_Stated problem_: Give back all the data exactly, line by line.

_Dataset section_:
☆ ☆ ☆ ☆ ☆ ☆ ☆

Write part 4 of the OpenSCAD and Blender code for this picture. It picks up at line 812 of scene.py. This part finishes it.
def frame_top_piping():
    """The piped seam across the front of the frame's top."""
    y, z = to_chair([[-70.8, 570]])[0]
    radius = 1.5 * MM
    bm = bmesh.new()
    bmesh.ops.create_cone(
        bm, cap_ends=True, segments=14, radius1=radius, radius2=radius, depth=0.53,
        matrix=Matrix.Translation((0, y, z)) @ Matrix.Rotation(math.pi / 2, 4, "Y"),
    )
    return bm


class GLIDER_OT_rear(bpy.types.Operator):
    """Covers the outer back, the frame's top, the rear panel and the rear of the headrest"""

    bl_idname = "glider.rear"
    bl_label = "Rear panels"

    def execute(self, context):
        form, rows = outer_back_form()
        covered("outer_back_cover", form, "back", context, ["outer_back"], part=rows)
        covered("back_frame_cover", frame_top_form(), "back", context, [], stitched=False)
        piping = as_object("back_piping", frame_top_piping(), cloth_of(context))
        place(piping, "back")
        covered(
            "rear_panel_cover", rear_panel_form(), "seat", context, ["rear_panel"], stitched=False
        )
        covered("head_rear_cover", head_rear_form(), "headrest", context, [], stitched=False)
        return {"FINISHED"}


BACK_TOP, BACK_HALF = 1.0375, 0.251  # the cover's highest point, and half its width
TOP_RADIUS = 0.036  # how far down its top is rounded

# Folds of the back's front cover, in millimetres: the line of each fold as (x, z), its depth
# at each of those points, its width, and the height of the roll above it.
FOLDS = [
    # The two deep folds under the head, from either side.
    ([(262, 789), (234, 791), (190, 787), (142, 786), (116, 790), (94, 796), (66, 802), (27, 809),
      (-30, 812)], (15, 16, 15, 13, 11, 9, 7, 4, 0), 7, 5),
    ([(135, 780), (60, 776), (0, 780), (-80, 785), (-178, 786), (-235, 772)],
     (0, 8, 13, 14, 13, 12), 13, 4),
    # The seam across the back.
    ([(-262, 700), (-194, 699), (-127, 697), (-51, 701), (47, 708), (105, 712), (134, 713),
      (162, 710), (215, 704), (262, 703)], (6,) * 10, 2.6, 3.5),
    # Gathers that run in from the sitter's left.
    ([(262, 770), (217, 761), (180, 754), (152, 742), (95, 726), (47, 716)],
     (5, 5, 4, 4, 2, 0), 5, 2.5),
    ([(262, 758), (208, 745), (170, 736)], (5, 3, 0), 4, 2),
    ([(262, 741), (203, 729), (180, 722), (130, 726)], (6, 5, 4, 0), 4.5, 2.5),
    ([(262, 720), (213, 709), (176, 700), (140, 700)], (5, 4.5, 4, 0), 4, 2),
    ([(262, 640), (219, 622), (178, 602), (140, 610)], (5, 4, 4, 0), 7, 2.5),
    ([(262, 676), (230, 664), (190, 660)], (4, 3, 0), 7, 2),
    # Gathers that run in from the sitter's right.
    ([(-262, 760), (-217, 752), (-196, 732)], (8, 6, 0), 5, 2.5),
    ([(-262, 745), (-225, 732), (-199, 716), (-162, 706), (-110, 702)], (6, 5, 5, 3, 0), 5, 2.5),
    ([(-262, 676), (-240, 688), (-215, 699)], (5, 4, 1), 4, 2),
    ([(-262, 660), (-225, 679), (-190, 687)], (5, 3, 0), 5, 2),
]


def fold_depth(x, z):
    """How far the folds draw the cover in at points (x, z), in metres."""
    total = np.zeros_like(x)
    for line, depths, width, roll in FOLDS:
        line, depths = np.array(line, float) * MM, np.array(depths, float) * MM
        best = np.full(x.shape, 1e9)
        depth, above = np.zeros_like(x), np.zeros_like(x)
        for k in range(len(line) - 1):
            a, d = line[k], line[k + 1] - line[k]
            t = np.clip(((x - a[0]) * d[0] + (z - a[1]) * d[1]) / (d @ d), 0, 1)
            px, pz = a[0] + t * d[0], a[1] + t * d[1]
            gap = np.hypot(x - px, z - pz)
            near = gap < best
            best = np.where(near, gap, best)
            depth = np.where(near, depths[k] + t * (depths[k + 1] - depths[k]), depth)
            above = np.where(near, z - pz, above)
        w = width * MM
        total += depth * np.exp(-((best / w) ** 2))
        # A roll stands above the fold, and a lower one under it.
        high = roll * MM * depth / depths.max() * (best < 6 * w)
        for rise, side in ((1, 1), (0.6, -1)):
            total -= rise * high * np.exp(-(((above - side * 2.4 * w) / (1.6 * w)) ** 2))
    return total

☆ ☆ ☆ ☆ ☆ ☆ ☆

_Solution below_:
Write part 4 of the OpenSCAD and Blender code for this picture. It picks up at line 812 of scene.py. This part finishes it.
def frame_top_piping():
    """The piped seam across the front of the frame's top."""
    y, z = to_chair([[-70.8, 570]])[0]
    radius = 1.5 * MM
    bm = bmesh.new()
    bmesh.ops.create_cone(
        bm, cap_ends=True, segments=14, radius1=radius, radius2=radius, depth=0.53,
        matrix=Matrix.Translation((0, y, z)) @ Matrix.Rotation(math.pi / 2, 4, "Y"),
    )
    return bm


class GLIDER_OT_rear(bpy.types.Operator):
    """Covers the outer back, the frame's top, the rear panel and the rear of the headrest"""

    bl_idname = "glider.rear"
    bl_label = "Rear panels"

    def execute(self, context):
        form, rows = outer_back_form()
        covered("outer_back_cover", form, "back", context, ["outer_back"], part=rows)
        covered("back_frame_cover", frame_top_form(), "back", context, [], stitched=False)
        piping = as_object("back_piping", frame_top_piping(), cloth_of(context))
        place(piping, "back")
        covered(
            "rear_panel_cover", rear_panel_form(), "seat", context, ["rear_panel"], stitched=False
        )
        covered("head_rear_cover", head_rear_form(), "headrest", context, [], stitched=False)
        return {"FINISHED"}


BACK_TOP, BACK_HALF = 1.0375, 0.251  # the cover's highest point, and half its width
TOP_RADIUS = 0.036  # how far down its top is rounded

# Folds of the back's front cover, in millimetres: the line of each fold as (x, z), its depth
# at each of those points, its width, and the height of the roll above it.
FOLDS = [
    # The two deep folds under the head, from either side.
    ([(262, 789), (234, 791), (190, 787), (142, 786), (116, 790), (94, 796), (66, 802), (27, 809),
      (-30, 812)], (15, 16, 15, 13, 11, 9, 7, 4, 0), 7, 5),
    ([(135, 780), (60, 776), (0, 780), (-80, 785), (-178, 786), (-235, 772)],
     (0, 8, 13, 14, 13, 12), 13, 4),
    # The seam across the back.
    ([(-262, 700), (-194, 699), (-127, 697), (-51, 701), (47, 708), (105, 712), (134, 713),
      (162, 710), (215, 704), (262, 703)], (6,) * 10, 2.6, 3.5),
    # Gathers that run in from the sitter's left.
    ([(262, 770), (217, 761), (180, 754), (152, 742), (95, 726), (47, 716)],
     (5, 5, 4, 4, 2, 0), 5, 2.5),
    ([(262, 758), (208, 745), (170, 736)], (5, 3, 0), 4, 2),
    ([(262, 741), (203, 729), (180, 722), (130, 726)], (6, 5, 4, 0), 4.5, 2.5),
    ([(262, 720), (213, 709), (176, 700), (140, 700)], (5, 4.5, 4, 0), 4, 2),
    ([(262, 640), (219, 622), (178, 602), (140, 610)], (5, 4, 4, 0), 7, 2.5),
    ([(262, 676), (230, 664), (190, 660)], (4, 3, 0), 7, 2),
    # Gathers that run in from the sitter's right.
    ([(-262, 760), (-217, 752), (-196, 732)], (8, 6, 0), 5, 2.5),
    ([(-262, 745), (-225, 732), (-199, 716), (-162, 706), (-110, 702)], (6, 5, 5, 3, 0), 5, 2.5),
    ([(-262, 676), (-240, 688), (-215, 699)], (5, 4, 1), 4, 2),
    ([(-262, 660), (-225, 679), (-190, 687)], (5, 3, 0), 5, 2),
]


def fold_depth(x, z):
    """How far the folds draw the cover in at points (x, z), in metres."""
    total = np.zeros_like(x)
    for line, depths, width, roll in FOLDS:
        line, depths = np.array(line, float) * MM, np.array(depths, float) * MM
        best = np.full(x.shape, 1e9)
        depth, above = np.zeros_like(x), np.zeros_like(x)
        for k in range(len(line) - 1):
            a, d = line[k], line[k + 1] - line[k]
            t = np.clip(((x - a[0]) * d[0] + (z - a[1]) * d[1]) / (d @ d), 0, 1)
            px, pz = a[0] + t * d[0], a[1] + t * d[1]
            gap = np.hypot(x - px, z - pz)
            near = gap < best
            best = np.where(near, gap, best)
            depth = np.where(near, depths[k] + t * (depths[k + 1] - depths[k]), depth)
            above = np.where(near, z - pz, above)
        w = width * MM
        total += depth * np.exp(-((best / w) ** 2))
        # A roll stands above the fold, and a lower one under it.
        high = roll * MM * depth / depths.max() * (best < 6 * w)
        for rise, side in ((1, 1), (0.6, -1)):
            total -= rise * high * np.exp(-(((above - side * 2.4 * w) / (1.6 * w)) ** 2))
    return total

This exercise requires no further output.